I’m not worried about what bank allies have to say in response to any and all efforts to sanction banks, regardless of the issue. Their line never changes. But Smith is right to note that in an environment where only civil suits are brought and small settlements are sought or accepted, it reinforces President Obama’s story that the banks didn’t do anything illegal and it’s too hard to go after them. Add in the fact that no individual bankers are charged in this suit and it’s easy to come away with the same core assumption as I’ve held for the last four years: namely that if you’re a banker and you break the law, you have no reason to fear being held criminally accountable for your actions.

There may well exist a parallel universe where a series of large civil suits by state attorneys general, the federal government, and private investors were able to extract enough of a cash penalty from the banks which fraudulently inflated the housing bubble and subsequently stole millions of families homes to ensure that these banks would never, ever consider doing these things again. But that’s not the universe we exist in. The lawsuits we have seen are small and sporadic, the settlement figures amounting to little more than the cost of doing business, while robosigning and foreclosure fraud occur to this day. As someone who believes the Wall Street banks should face criminal and civil charges for every instance of illegality and fraud they committed, I’m glad that this lawsuit has been brought. But it’s no panacea and it speaks to the fundamental unlikelihood of these banks ever being held to account for the full scope of their lawlessness.

Krugman on Social Security & the election

Paul Krugman is right:

if a re-elected president were to endorse [Simpson-Bowles], he would be betraying the trust of the voters who returned him to office.

This election is, as I said, shaping up as a referendum on our social insurance system, and it looks as if Mr. Obama will emerge with a clear mandate for preserving and extending that system. It would be a terrible mistake, both politically and for the nation’s future, for him to let himself be talked into snatching defeat from the jaws of victory.

The big problem with Krugman’s analysis is that while it is certainly true that the public re-electing Obama would be a strong statement in support of our social safety net and against fiscal austerity, it is not clear that the President would view it that way. Instead, Obama would like view his re-election as support for him and his views, regardless of whether or not they were driving components of the discussion in the election. He may not be publicly campaigning on his support for a Simpson-Bowles framework, but if that’s what he believes is right, it’s what he will pursue. I’m not quite sure what there is to be done about that.

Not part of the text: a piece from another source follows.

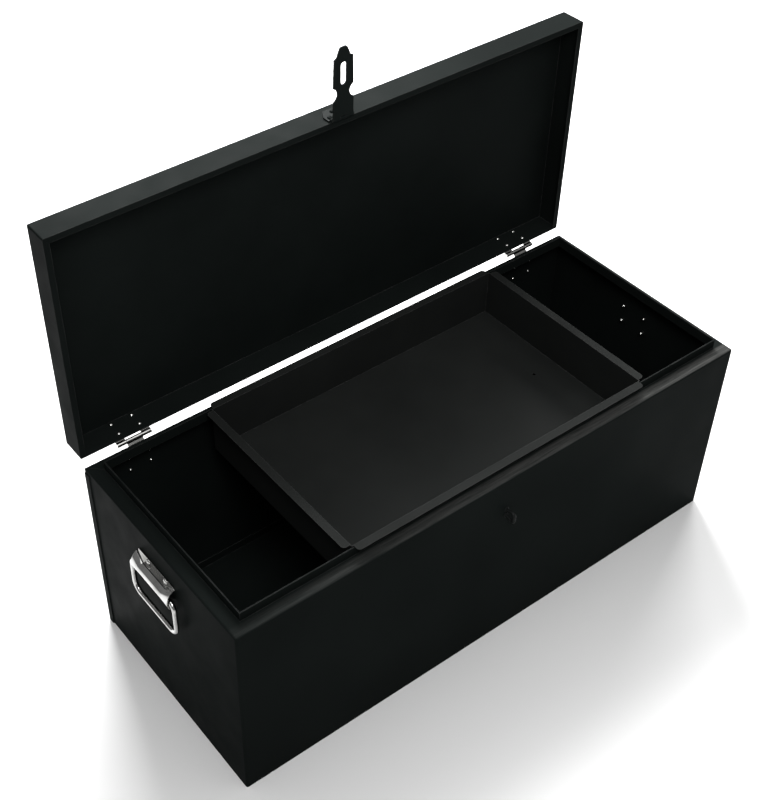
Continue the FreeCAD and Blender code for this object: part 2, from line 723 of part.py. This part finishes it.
# Tray: a shallow pan whose out-turned flanges slide on the rim's upstand
tray = new_piece("tray_pan", ("tray_place", "0", "body_height + rim_upstand + tray_seat_gap + tray_sheet"))
tray_half_x = "tray_length / 2"
tray_half_y = f"body_width / 2 - ({RIM_INSET}) - tray_side_gap"
add(tray, "XY", "-tray_depth", "0", centred(tray_half_x, tray_half_y))
round_edges(tray, "tray_bend", lambda edge, middle: upright(edge) or near(middle.z, "-tray_depth"))
for sign, opposite in (("-", ""), ("", "-")):
    edge_x = f"{sign}({tray_half_x})"
    edge_y = f"{sign}({tray_half_y})"
    out_x = f"{sign}({tray_half_x} + tray_flange)"
    out_y = f"{sign}({tray_half_y} + tray_flange)"
    span_x = f"{tray_half_x} - tray_corner_slit"
    span_y = f"{tray_half_y} - tray_corner_slit"
    inward_x = f"{sign}({tray_half_x} - tray_sheet)"
    inward_y = f"{sign}({tray_half_y} - tray_sheet)"
    add(tray, "XY", "-tray_sheet", "0", rectangle(f"-({span_x})", span_x, inward_y, out_y))
    add(tray, "XY", "-tray_sheet", "0", rectangle(inward_x, out_x, f"-({span_y})", span_y))
round_edges(tray, "tray_flange_round", lambda edge, middle: upright(edge)
            and near(middle.z, "-tray_sheet / 2")
            and (near(abs(middle.x), f"{tray_half_x} + tray_flange")
                 or near(abs(middle.y), f"{tray_half_y} + tray_flange")))
cut(tray, "XY", "-tray_depth + tray_sheet", "0",
    centred(f"{tray_half_x} - tray_sheet", f"{tray_half_y} - tray_sheet"))
cut(tray, "XY", "-tray_depth", "-tray_depth + tray_sheet",
    circle(f"{tray_half_x} - tray_hole_inset", "0", "tray_hole / 2"))

# Check every object before anything is written
doc.recompute()
for item in doc.Objects:
    if {"Invalid", "Error"} & set(item.State):
        raise RuntimeError(f"{item.Label} failed: {item.State}")
pieces = [item for item in doc.Objects if item.TypeId == "PartDesign::Body"]
for piece in pieces:
    if piece.Shape.isNull() or not piece.Shape.isValid():
        raise RuntimeError(f"{piece.Label} has no valid shape")

os.makedirs("parts", exist_ok=True)
for piece in pieces:
    piece.Shape.exportStep(f"parts/{piece.Label}.step")
    box = piece.Shape.BoundBox
    corners = " ".join(f"{low:.1f}..{high:.1f}" for low, high in (
        (box.XMin, box.XMax), (box.YMin, box.YMax), (box.ZMin, box.ZMax)))
    print(f"{piece.Label}: {len(piece.Shape.Solids)} solids, {piece.Shape.Volume:.0f} mm3, {corners}")
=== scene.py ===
import math

import bpy
from mathutils import Matrix, Vector


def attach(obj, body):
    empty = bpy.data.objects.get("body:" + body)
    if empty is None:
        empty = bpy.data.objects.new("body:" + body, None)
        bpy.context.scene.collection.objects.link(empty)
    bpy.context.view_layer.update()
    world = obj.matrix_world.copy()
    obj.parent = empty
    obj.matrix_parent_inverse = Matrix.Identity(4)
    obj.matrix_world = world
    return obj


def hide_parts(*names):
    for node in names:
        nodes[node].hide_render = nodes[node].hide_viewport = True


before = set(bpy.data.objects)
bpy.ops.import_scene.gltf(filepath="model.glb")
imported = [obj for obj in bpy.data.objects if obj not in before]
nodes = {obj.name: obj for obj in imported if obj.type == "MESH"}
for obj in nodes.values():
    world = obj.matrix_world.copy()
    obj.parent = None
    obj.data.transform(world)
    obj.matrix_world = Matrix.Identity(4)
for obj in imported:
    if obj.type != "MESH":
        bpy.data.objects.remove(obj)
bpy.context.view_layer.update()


# Studio
# The box stands on a plain pale paper floor under one broad lamp, with two strong soft
# lamps high behind it for the sheen on level steel and a weak one beside the camera.

def finish_shader(name, base_colour):
    """A new material, its links and its shader, with the plain base colour set."""
    material = bpy.data.materials.new(name)
    material.use_nodes = True
    tree = material.node_tree
    shader = tree.nodes["Principled BSDF"]
    shader.inputs["Base Color"].default_value = (*base_colour, 1)
    return material, tree, shader


paper_side = 28.0
paper_white = 0.64
paper_clouding = 0.01
paper_cloud_scale = 1.5
bpy.ops.mesh.primitive_plane_add(size=paper_side, location=(0, 0, 0))
floor = bpy.context.object
floor.name = "studio_floor"

floor_paint, floor_tree, floor_shader = finish_shader("studio_paper", (paper_white,) * 3)
floor_shader.inputs["Roughness"].default_value = 0.9
floor_shader.inputs["Specular IOR Level"].default_value = 0.1
paper_noise = floor_tree.nodes.new("ShaderNodeTexNoise")
paper_noise.inputs["Scale"].default_value = paper_cloud_scale
paper_tint = floor_tree.nodes.new("ShaderNodeMapRange")
paper_tint.inputs["To Min"].default_value = paper_white - paper_clouding
paper_tint.inputs["To Max"].default_value = paper_white + paper_clouding
floor_tree.links.new(paper_noise.outputs["Fac"], paper_tint.inputs["Value"])
floor_tree.links.new(paper_tint.outputs["Result"], floor_shader.inputs["Base Color"])
floor.data.materials.append(floor_paint)


def soft_lamp(name, place, aim, size, power):
    """A square area lamp at a place, turned to face its aim."""
    lamp = bpy.data.lights.new(name, "AREA")
    lamp.shape = "SQUARE"
    lamp.size = size
    lamp.energy = power
    holder = bpy.data.objects.new(name, lamp)
    holder.location = place
    holder.rotation_euler = (Vector(aim) - Vector(place)).to_track_quat("-Z", "Y").to_euler()
    bpy.context.scene.collection.objects.link(holder)


soft_lamp("overhead_lamp", place=(-0.1, -0.3, 2.9), aim=(-0.1, -0.3, 0), size=3.0, power=52)
soft_lamp("back_lamp", place=(0.75, 1.75, 2.05), aim=(0, 0, 0.3), size=1.4, power=220)
soft_lamp("far_lamp", place=(2.7, 1.5, 2.6), aim=(0.2, 0, 0.3), size=1.2, power=95)
soft_lamp("fill_lamp", place=(-0.7, -1.2, 2.1), aim=(0, 0, 0.2), size=0.7, power=24)

air_strength = 0.25
world = bpy.data.worlds.new("studio_air")
world.use_nodes = True
world.node_tree.nodes["Background"].inputs["Color"].default_value = (1, 1, 1, 1)
world.node_tree.nodes["Background"].inputs["Strength"].default_value = air_strength
bpy.context.scene.world = world
bpy.context.scene.view_settings.view_transform = "Standard"


# Camera
# It stands in front of the box's left end, a metre and a half up, and looks down
# into the open box. Its small turn and shift are the photograph's own framing.

camera_place = Vector((-0.8822, -0.9744, 1.5050))
camera_aim = Vector((-0.0239, 0.2155, 0.1624))
camera_roll = math.radians(-0.977)
lens_length, film_width, sideways_shift = 61.8, 36, 0.0969

camera_lens = bpy.data.cameras.new("camera")
camera_lens.lens = lens_length
camera_lens.sensor_width = film_width
camera_lens.shift_x = sideways_shift
camera = bpy.data.objects.new("camera", camera_lens)
looking = (camera_aim - camera_place).to_track_quat("-Z", "Y").to_matrix().to_4x4()
camera.matrix_world = Matrix.Translation(camera_place) @ looking @ Matrix.Rotation(camera_roll, 4, "Z")
bpy.context.scene.collection.objects.link(camera)
bpy.context.scene.camera = camera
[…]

Occupy Our Homes on HuffPost Live

Home occupiers Deborah Harris of Occupy Our Homes DC and Bobby Hull of Occupy Homes Minnesota appear on Huff Post Live to talk about foreclosures and foreclosure resistance. Also in the discussion are David Dayen, Richard Zombeck and Anthony Randazzo. They get at a real discussion of the foreclosure crisis and the failures of the mortgage settlement to do anything approaching what was needed to hold banks accountable. It’s a long segment, but definitely worth watching in my book.

Duncan Black on Social Security

Writing in the USA Today, Duncan Black addresses our national problems with saving for retirement and making sure people have what they need to get by once they’ve retired:

We already have an excellent, if not especially generous, program in place. Workers contribute during their working lives in exchange for a promised benefit level during their retirement years. This program is called Social Security.

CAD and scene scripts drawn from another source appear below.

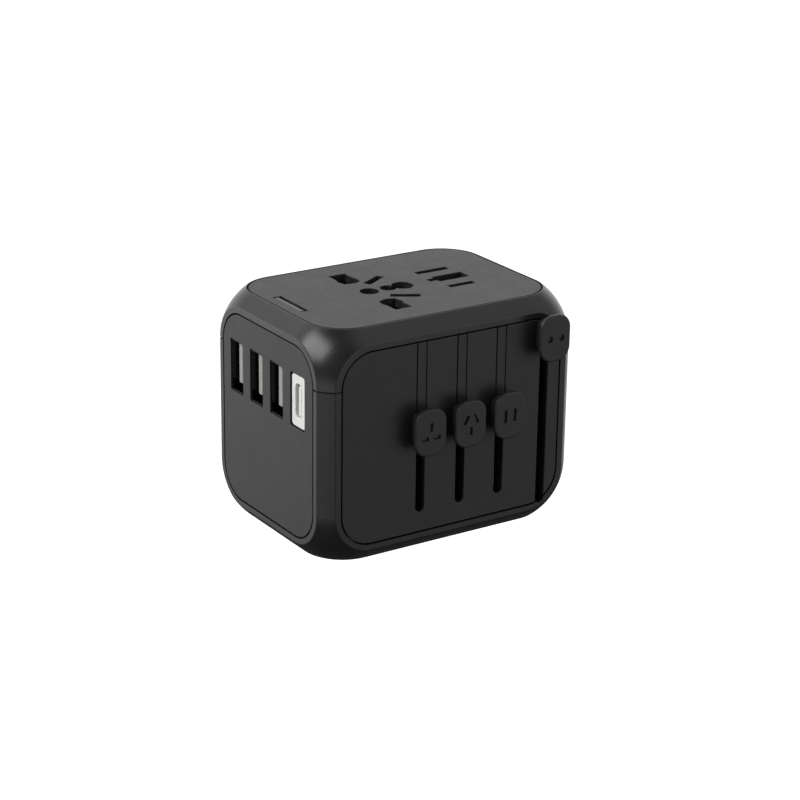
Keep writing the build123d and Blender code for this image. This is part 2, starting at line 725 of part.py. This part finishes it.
for side_name, side in (("line", 1), ("neutral", -1)):

    def sided(low_y, high_y):
        """A pair of y values on this side of the socket, lowest first."""
        return sorted((side * low_y, side * high_y))

    with BuildPart() as contact:
        y_pair = sided(12.6, 13.1)
        box_between((plug_x - leaf_x, y_pair[0], strip_z), (18.6, y_pair[1], 40.0))
        y_pair = sided(12.6, busbar_y[1])
        box_between((-tab_half, y_pair[0], strip_z), (tab_half, y_pair[1], strip_z + strip_thick))
        y_pair = sided(7.6, 13.1)
        box_between(
            (plug_x - leaf_x, y_pair[0], strip_z), (plug_x + leaf_x, y_pair[1], strip_z + strip_thick)
        )
        for low_x in (plug_x - leaf_x, plug_x + leaf_x - leaf_thick):
            box_between((low_x, y_pair[0], strip_z), (low_x + leaf_thick, y_pair[1], 48.0))
        y_pair = sided(us_slot_y - 1.4, 13.1)
        box_between((12.2, y_pair[0], strip_z), (16.6, y_pair[1], strip_z + strip_thick))
        for leaf_y in (us_slot_y - 1.4, us_slot_y + 1.0):
            y_pair = sided(leaf_y, leaf_y + 0.4)
            box_between((12.2, y_pair[0], strip_z), (16.6, y_pair[1], 47.0))
    save(contact.part, f"{side_name}_contact")

    with BuildPart() as busbar:
        y_pair = sided(*busbar_y)
        box_between((-5.9, y_pair[0], 33.8), (10.0, y_pair[1], strip_z))
        for finger_x in ((-5.9, -0.8), (5.0, 10.0)):
            box_between((finger_x[0], y_pair[0], 6.0), (finger_x[1], y_pair[1], 33.8))
    save(busbar.part, f"{side_name}_busbar")

shutter_z = carrier_z[1] + shutter_lift
lug_x = (2.0, 3.6)
with BuildPart() as safety_shutter:
    with BuildSketch(Plane.XY.offset(shutter_z)):
        for side in (1, -1):
            with Locations(((shutter_wing[0] + shutter_wing[1]) / 2, side * 10.65)):
                Rectangle(shutter_wing[1] - shutter_wing[0], 10.1)
            with Locations(((shutter_wing[1] + shutter_bar[0]) / 2, side * 12.65)):
                Rectangle(shutter_bar[0] - shutter_wing[1] + 1, 6.1)
            with Locations((sum(lug_x) / 2, side * 16.5)):
                Rectangle(lug_x[1] - lug_x[0], 2.4)
        with Locations((sum(shutter_bar) / 2, 0)):
            Rectangle(shutter_bar[1] - shutter_bar[0], 31.4)
        with Locations(((shutter_bar[0] + shutter_tongue_end) / 2, 0)):
            Rectangle(shutter_tongue_end - shutter_bar[0], 7.0)
    extrude(amount=shutter_thick)
    ramp_edge = safety_shutter.edges().group_by(Axis.Z)[-1].sort_by(Axis.X)[-1]
    chamfer(ramp_edge, 1.0)
save(safety_shutter.part, "safety_shutter")

spring_radius = 0.6
spring_wire = 0.14
spring_y = 16.9
spring_ends = (post_x[1] + spring_wire, lug_x[0] - spring_wire)
spring_turns = 9
spring_z = shutter_z + shutter_thick / 2

with BuildPart() as shutter_springs:
    for side in (1, -1):
        with BuildLine() as coil:
            Helix(
                pitch=(spring_ends[1] - spring_ends[0]) / spring_turns,
                height=spring_ends[1] - spring_ends[0],
                radius=spring_radius,
                center=(spring_ends[0], side * spring_y, spring_z),
                direction=(1, 0, 0),
            )
        wire_plane = Plane(origin=coil.line @ 0, z_dir=coil.line % 0)
        with BuildSketch(wire_plane):
            Circle(spring_wire)
        sweep(path=coil.line)
save(shutter_springs.part, "shutter_springs")

# ==================================================================================================
# Indicator
# ==================================================================================================
lens_x = (lens_slot_at[0] - lens_slot[0] / 2 + 0.1, lens_slot_at[0] - lens_slot[0] / 2 + 0.1 + lens_width)
lens_half_y = lens_slot[1] / 2 - lens_end_gap
led_board_z = (48.2, 49.2)

with BuildPart() as indicator_lens:
    box_between(
        (lens_x[0], lens_slot_at[1] - lens_half_y, inner_top - 0.6),
        (lens_x[1], lens_slot_at[1] + lens_half_y, height - 0.05),
    )
    fillet(indicator_lens.faces().sort_by(Axis.Z)[-1].edges(), 0.2)
save(indicator_lens.part, "indicator_lens")

with BuildPart() as led_board:
    box_between((-30.5, -6.0, led_board_z[0]), (board_x[0], 8.0, led_board_z[1]))
save(led_board.part, "led_board")

with BuildPart() as indicator_led:
    box_between(
        (lens_x[0] - 0.9, lens_slot_at[1] - 1.4, led_board_z[1]),
        (lens_x[1] + 0.9, lens_slot_at[1] + 1.4, led_board_z[1] + 1.6),
    )
save(indicator_led.part, "indicator_led")

# ==================================================================================================
# USB charger
# ==================================================================================================
panel_face_x = -length / 2
shell_x = (panel_face_x + usb_recess, board_x[0])
tongue_x = (panel_face_x + usb_tongue_recess, board_x[0])


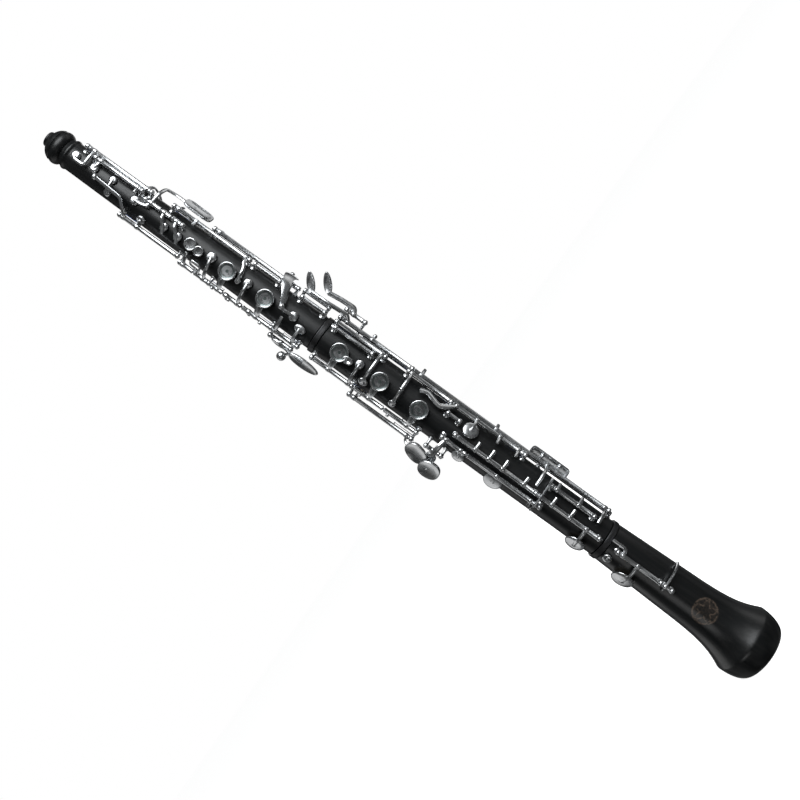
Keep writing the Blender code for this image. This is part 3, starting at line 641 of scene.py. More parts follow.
def plain_bar(low, high, radius, sides):
    """A closed round cutter between two world points."""
    bm = bmesh.new()
    bmesh.ops.create_cone(bm, cap_ends=True, segments=sides, radius1=radius, radius2=radius,
                          depth=(high - low).length)
    turn = (high - low).to_track_quat("Z", "Y").to_matrix().to_4x4()
    return moved(bm, Matrix.Translation((low + high) / 2) @ turn)


def loose(bm):
    """A scene object that holds a shell while it is cut, or while it cuts."""
    mesh = bpy.data.meshes.new("loose")
    bm.to_mesh(mesh)
    bm.free()
    thing = bpy.data.objects.new("loose", mesh)
    bpy.context.scene.collection.objects.link(thing)
    return thing


def cut_out(shell, *tools):
    """Cut tools out of a shell with booleans, and give back a bmesh."""
    body = loose(shell)
    blades = [loose(tool) for tool in tools]
    for blade in blades:
        cut = body.modifiers.new("cut", "BOOLEAN")
        cut.operation = "DIFFERENCE"
        cut.solver = "EXACT"
        cut.object = blade
    bpy.context.view_layer.update()
    graph = bpy.context.evaluated_depsgraph_get()
    mesh = bpy.data.meshes.new_from_object(body.evaluated_get(graph))
    bm = bmesh.new()
    bm.from_mesh(mesh)
    bpy.data.meshes.remove(mesh)
    for thing in [body] + blades:
        bpy.data.objects.remove(thing, do_unlink=True)
    return bm


print("bore at station 300 is", round(2000 * bore_radius(at(300)), 1), "mm")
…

Instead of considering some exciting new program to try to encourage workers into saving more, another Rube Goldberg incentive contraption designed to nudge individual behavior in the right direction, we should increase the level of retirement benefits in the existing Social Security program.

The goal of a retirement system should be to ensure that retired people have sufficient income to live out the remainder of their lives without a radical reduction in quality of life after they stop working. Our current system, a modest mandatory government retirement program combined with individual savings, is failing to do that. Strengthen Social Security now, not by cutting benefits, but by increasing them.

Amen.

Michael Lewis on Obama on Wall Street

From Politico’s Ben White:

Michael Lewis at a PEN@Bloomberg event: “It’s a very odd Presidency. It’s odd that the stock market has doubled and [Obama is] regarded as a socialist. It’s odd that given what [Obama] could have done to big Wall Street interests, and what he actually did, that he’s as reviled on Wall Street. … Obama has been in some ways their best friend – he could have really thrown the institutions to the wolves and he didn’t do it. And it cost him a lot of good will to the left.’

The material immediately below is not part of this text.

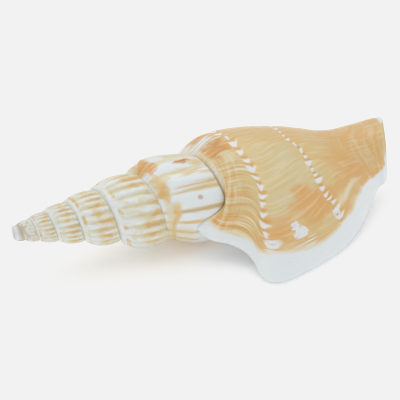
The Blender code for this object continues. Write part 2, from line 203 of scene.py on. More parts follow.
def curve(at, points):
    """Values of a smooth curve through points, each a position and one or more values."""
    table = np.array(points, float)
    xs, ys = table[:, 0], table[:, 1:]
    at = np.asarray(at, float)
    x = np.clip(at.ravel(), xs[0], xs[-1])
    slope = np.empty_like(ys)
    slope[1:-1] = (ys[2:] - ys[:-2]) / (xs[2:] - xs[:-2])[:, None]
    slope[0] = (ys[1] - ys[0]) / (xs[1] - xs[0])
    slope[-1] = (ys[-1] - ys[-2]) / (xs[-1] - xs[-2])
    i = np.clip(np.searchsorted(xs, x, side="right") - 1, 0, len(xs) - 2)
    step = (xs[i + 1] - xs[i])[:, None]
    t = (x - xs[i])[:, None] / step
    value = (
        (2 * t**3 - 3 * t**2 + 1) * ys[i]
        + (t**3 - 2 * t**2 + t) * step * slope[i]
        + (3 * t**2 - 2 * t**3) * ys[i + 1]
        + (t**3 - t**2) * step * slope[i + 1]
    )
    values_each = ys.shape[1:] if ys.shape[1] > 1 else ()
    return value.reshape(at.shape + values_each)


# Form

def hump(value, middle, width):
    return np.exp(-(((value - middle) / width) ** 2))


def reach(angle):
    """Distance from the spiral's pole to the suture, along the axis."""
    return BACK_REACH * GROWTH ** (np.asarray(angle, float) / TURN)


def suture_x(angle):
    return reach(angle) + SPIRAL_POLE - curve(angle, CLIMB)


def regular_radius(angle):
    return SUTURE_RADIUS * (reach(angle) / BACK_REACH) ** SLENDER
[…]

‘I was surprised how calm and moderate President Obama was [about the financial crisis]. And it was one of the first things we talked about … It didn’t end up in the piece, but [President Obama] basically said, as much as one would like some Old Testament vengeance, it’s not very useful in public policy. He wasn’t angry. He didn’t have an anger about the whole thing. He was just trying to figure out the best solution to how to handle this whole mess.’

I had assumed that after the Obama administration shepherded a 49 state robosigning settlement that cost the banks as close to nothing as realistically imaginable, the Wall Street cash would have gone rushing into his campaign coffers. The crimes and misdeeds connected to fraudulent mortgage origination, fraudulent securities sales, fraudulent foreclosure, forgery, perjury, and everything associated with robosigning could have, in a just world, put every one of these banks out of business. But Obama saved them from facing real consequences for their action, just as he pivoted Congressionally funded homeowner aid programs to function to “foam the runway” for banks to prevent them from going bust.

Given that Wall Street’s gambling and excesses and illegality could have (and likely should have) derailed his presidency before it even started, it’s shocking that President Obama was incapable of being angry about it. Anger may not be the best vehicle for crafting and maintaining public policy, but anger is what should compel public policy responses in situations like these. No, I can’t help but conclude that the President wasn’t angry because (as he’s said in the past) he doesn’t believe Wall Street did anything wrong. Thus he has been their friend and protector at a time when we needed a President to rail against their gambling and hold them to account for the damage they inflicted on our country.